_Set task_
Reproduce all of the data exactly.
────────────────────────────────────────
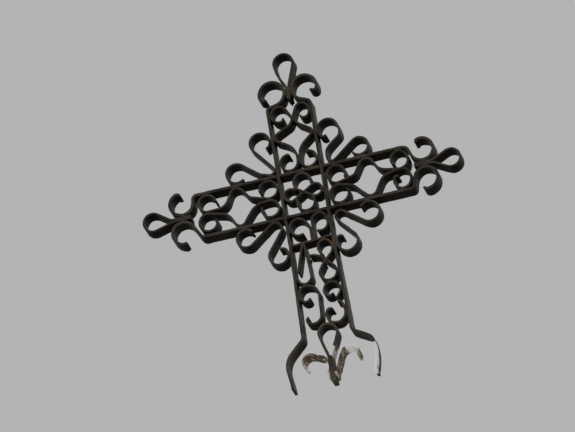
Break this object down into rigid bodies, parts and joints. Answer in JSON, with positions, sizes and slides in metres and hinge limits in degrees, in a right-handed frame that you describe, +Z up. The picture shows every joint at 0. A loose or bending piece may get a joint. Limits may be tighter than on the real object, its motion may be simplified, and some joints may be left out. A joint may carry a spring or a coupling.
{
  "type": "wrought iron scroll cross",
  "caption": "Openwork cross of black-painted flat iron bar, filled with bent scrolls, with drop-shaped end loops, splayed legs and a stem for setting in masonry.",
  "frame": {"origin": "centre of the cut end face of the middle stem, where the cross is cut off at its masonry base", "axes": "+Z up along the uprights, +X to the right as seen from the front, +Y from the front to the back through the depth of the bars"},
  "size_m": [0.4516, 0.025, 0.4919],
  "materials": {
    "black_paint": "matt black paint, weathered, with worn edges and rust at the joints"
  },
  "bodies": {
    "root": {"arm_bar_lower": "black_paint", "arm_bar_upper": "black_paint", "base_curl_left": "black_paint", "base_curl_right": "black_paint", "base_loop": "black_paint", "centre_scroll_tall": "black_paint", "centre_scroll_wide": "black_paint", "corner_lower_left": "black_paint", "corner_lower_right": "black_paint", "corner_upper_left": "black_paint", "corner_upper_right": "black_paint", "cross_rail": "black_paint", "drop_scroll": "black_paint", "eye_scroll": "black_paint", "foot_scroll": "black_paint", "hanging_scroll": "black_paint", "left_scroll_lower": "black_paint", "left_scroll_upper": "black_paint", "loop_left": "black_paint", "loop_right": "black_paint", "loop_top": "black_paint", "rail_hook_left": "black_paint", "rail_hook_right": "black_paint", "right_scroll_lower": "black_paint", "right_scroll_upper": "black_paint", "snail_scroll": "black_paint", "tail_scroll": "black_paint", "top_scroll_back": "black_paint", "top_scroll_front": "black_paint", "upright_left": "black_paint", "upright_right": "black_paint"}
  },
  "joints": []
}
────────────────────────────────────────
_Answer to this problem_
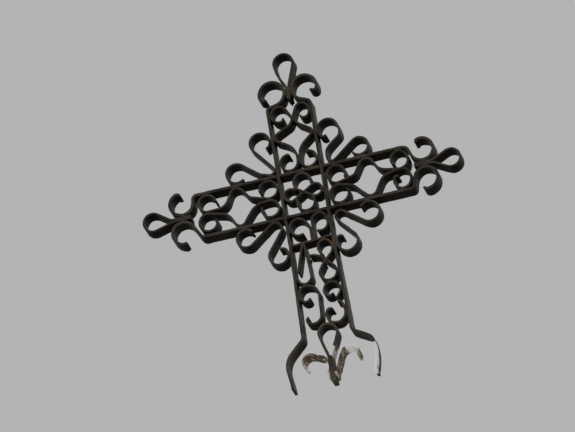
Break this object down into rigid bodies, parts and joints. Answer in JSON, with positions, sizes and slides in metres and hinge limits in degrees, in a right-handed frame that you describe, +Z up. The picture shows every joint at 0. A loose or bending piece may get a joint. Limits may be tighter than on the real object, its motion may be simplified, and some joints may be left out. A joint may carry a spring or a coupling.
{
  "type": "wrought iron scroll cross",
  "caption": "Openwork cross of black-painted flat iron bar, filled with bent scrolls, with drop-shaped end loops, splayed legs and a stem for setting in masonry.",
  "frame": {"origin": "centre of the cut end face of the middle stem, where the cross is cut off at its masonry base", "axes": "+Z up along the uprights, +X to the right as seen from the front, +Y from the front to the back through the depth of the bars"},
  "size_m": [0.4516, 0.025, 0.4919],
  "materials": {
    "black_paint": "matt black paint, weathered, with worn edges and rust at the joints"
  },
  "bodies": {
    "root": {"arm_bar_lower": "black_paint", "arm_bar_upper": "black_paint", "base_curl_left": "black_paint", "base_curl_right": "black_paint", "base_loop": "black_paint", "centre_scroll_tall": "black_paint", "centre_scroll_wide": "black_paint", "corner_lower_left": "black_paint", "corner_lower_right": "black_paint", "corner_upper_left": "black_paint", "corner_upper_right": "black_paint", "cross_rail": "black_paint", "drop_scroll": "black_paint", "eye_scroll": "black_paint", "foot_scroll": "black_paint", "hanging_scroll": "black_paint", "left_scroll_lower": "black_paint", "left_scroll_upper": "black_paint", "loop_left": "black_paint", "loop_right": "black_paint", "loop_top": "black_paint", "rail_hook_left": "black_paint", "rail_hook_right": "black_paint", "right_scroll_lower": "black_paint", "right_scroll_upper": "black_paint", "snail_scroll": "black_paint", "tail_scroll": "black_paint", "top_scroll_back": "black_paint", "top_scroll_front": "black_paint", "upright_left": "black_paint", "upright_right": "black_paint"}
  },
  "joints": []
}